Fortunately, most electronic choices won’t have you breaking the bank. Better yet, some are even backed by a 3-year warranty. If you aren’t particularly keen on the idea of upgrading or replacing your metronome ahead of time, we suggest getting one from a reputable brand.
Frequently asked questions about guitar metronomes
How do metronomes work?
The short answer to this question would be that it depends on the type of metronome. A mechanical one relies on an adjustable weight at the end of a pendulum rod in order to control the tempo. Another weight can be found at the base of the pendulum pivot. There’s a lot of physics beyond the basic principles of a metronome, but the point is that with most mechanical choices, even though they have different weights, they do the same thing.
As for digital alternatives, these work thanks to a pre-programmed set of measures ensured by the designers.
Who invented the metronome?
One of the first metronome prototypes was put together by Abbas ibn Firmas. However, that model was not finished at that time and didn’t even look like those you might find in shops nowadays. The patented model belongs to Johann Maelzel, who invented it in 1815 and also baptized it.
Maelzel is known as a German engineer and inventor who created several automatons and even worked with Beethoven on a song. Despite being known as the inventor of the metronome, it is said that he copied the blueprint from Dietrich Nikolaus Winkel, who seems to have developed it before Maelzel.
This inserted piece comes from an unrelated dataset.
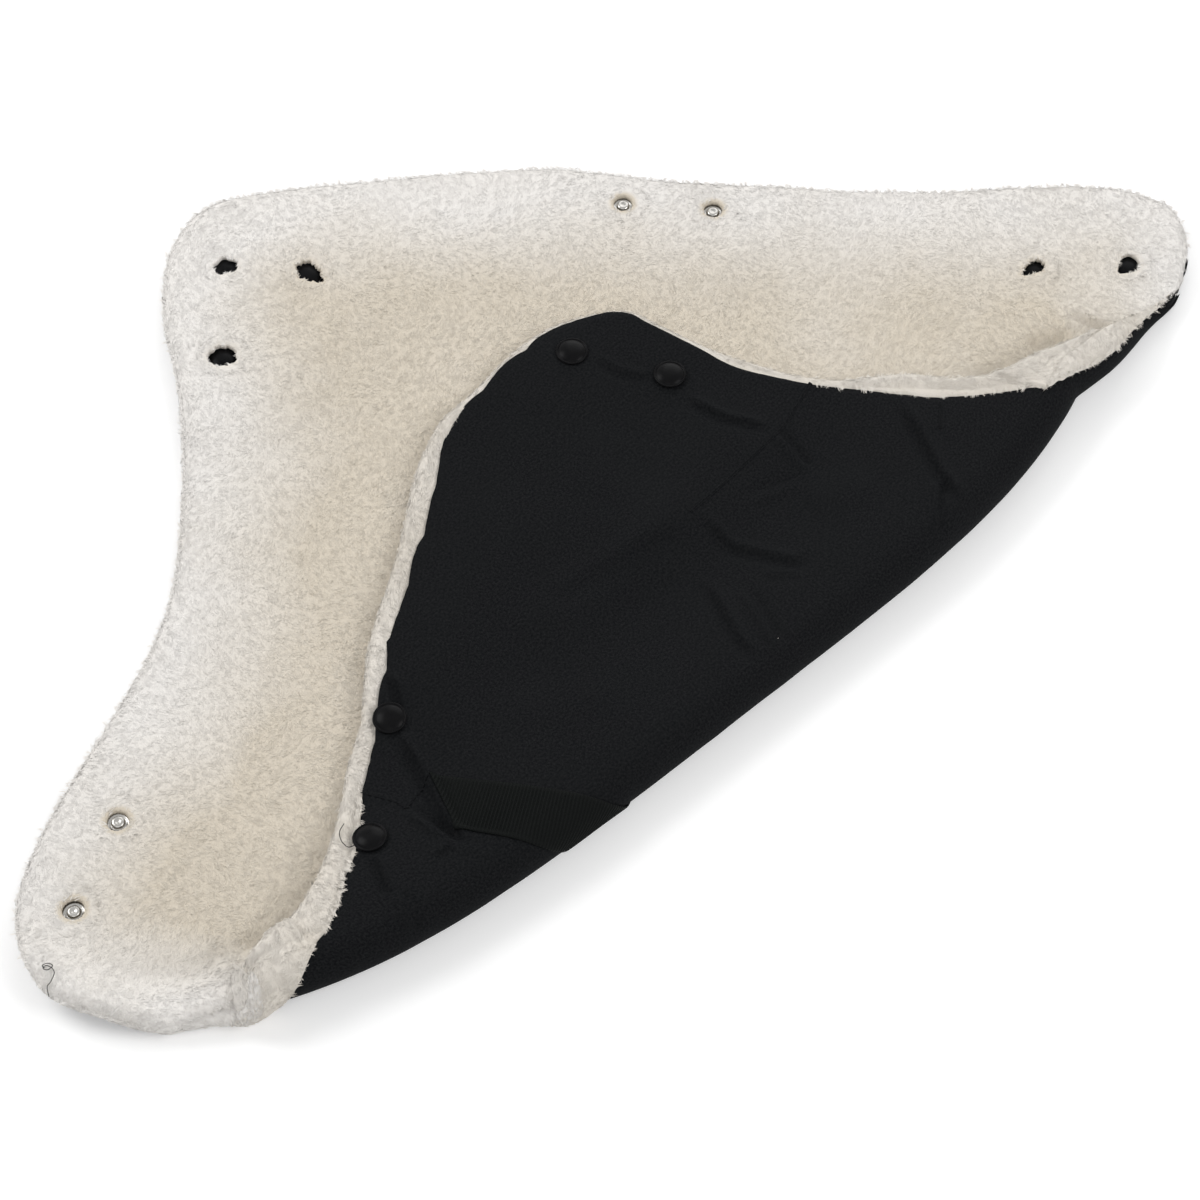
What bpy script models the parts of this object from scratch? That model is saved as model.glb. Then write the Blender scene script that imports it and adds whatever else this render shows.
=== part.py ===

How much do metronomes cost?
It really depends on the design you want to purchase. Mechanical choices can cost a pretty, which is to say that they could even get as expensive as one hundred dollars. There are reasonably priced options, though, most of which are priced at around forty to fifty dollars.
Electronic metronomes, by comparison, cost a lot less. One of the most popular models we have stumbled upon cost just thirty dollars at the time this article was written. Better yet, it was also a tuner, not just a metronome, so a winner in terms of versatility.
As for apps, they can cost anything from two dollars to whatever you feel comfortable spending. They are by far the cheapest alternative.
Does a metronome help you sleep?
There isn’t any universal theory as to whether or not the metronome is capable of inducing sleep in both children and adults. In fact, it appears that the reason why this device might have such an effect is that it allows one’s body to relax, much like the process of meditation.
However, something that we do feel compelled to note is that, should you want to use a metronome for better sleep or dealing with your insomnia, you’d have to set its rhythm so that it is more or less slow. Practice your breathing and try to focus on the sound instead of allowing your thoughts to get the better of you.
Why use a metronome?
First off, it is capable of improving your rhythm and is, in the end, one of the qualitative measures of tracking your progress over time. With the help of such a device, you can become aware of any timing problems you might encounter throughout performing a song.
A metronome can also allow you to coordinate a lot better with the rest of your band members. In a band, the part played by the drummer is essential, so it is crucial for the guitar and bass players to match their rhythms with that of the drummer. Plus, using a metronome on a regular basis can help you deal with challenging tempos.